Holiday spirit manages to shine through for some as Omicron dashes Canadians’ celebrations
Global News
Public health experts have spent recent weeks urging people to keep their gatherings small and intimate as COVID-19 cases spiked across the country.
Fewer Canadians gathered around twinkling Christmas trees to tear open presents with friends and family Saturday as COVID-19 put a damper on festivities for a second straight year, but the holiday spirit still managed to shine through for many.
Public health experts have spent recent weeks urging people to keep their gatherings small and intimate — if they were to go ahead at all — as COVID-19 cases spiked across the country due to the fasts-spreading Omicron variant.
Still, dozens attended a scaled-back noon-hour mass at St. Michael’s Cathedral Basilica in downtown Toronto, where churchgoers wore masks and stood two metres apart.
Bernadette Alexander, who attended with a friend, said the service was particularly moving because she had been worshipping from home for so long.

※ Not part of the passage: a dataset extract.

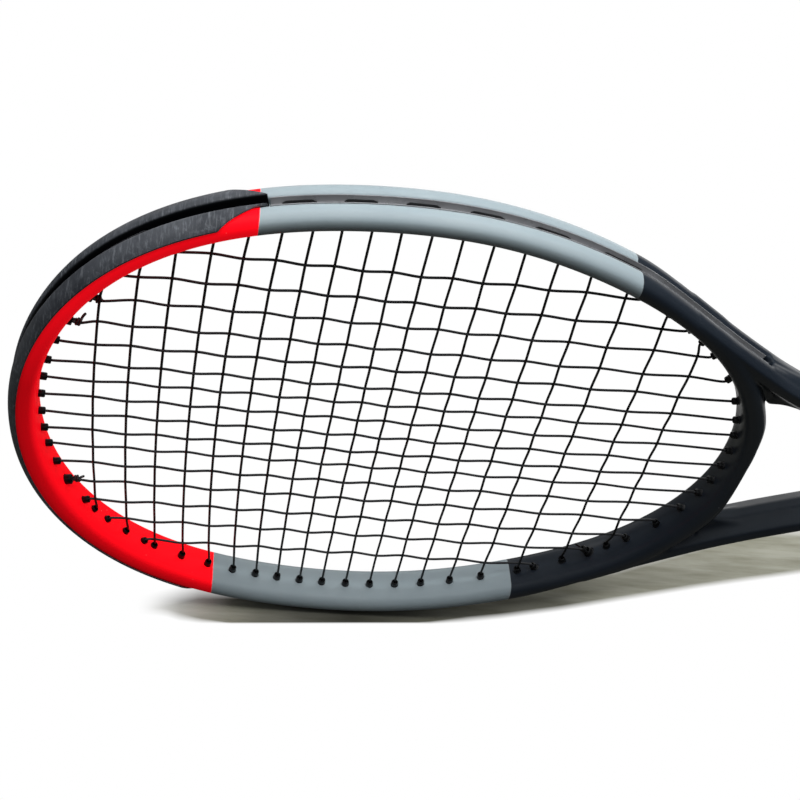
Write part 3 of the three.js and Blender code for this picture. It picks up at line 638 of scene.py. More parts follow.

“We were just saying it’s been almost two years. We’ve been watching mass on TV, but this is the first time we’ve been to mass in person in two years,” Alexander said.
“It was amazing. It was beautiful. It reduced me to tears, actually.”
Froila Fernandes, an international student from India who moved to Canada two months ago, attended the service on her own _ her first in this country.
“I found this service so spiritually enriching for me today because it felt like that was something I was lacking over here ever since I moved,” she said.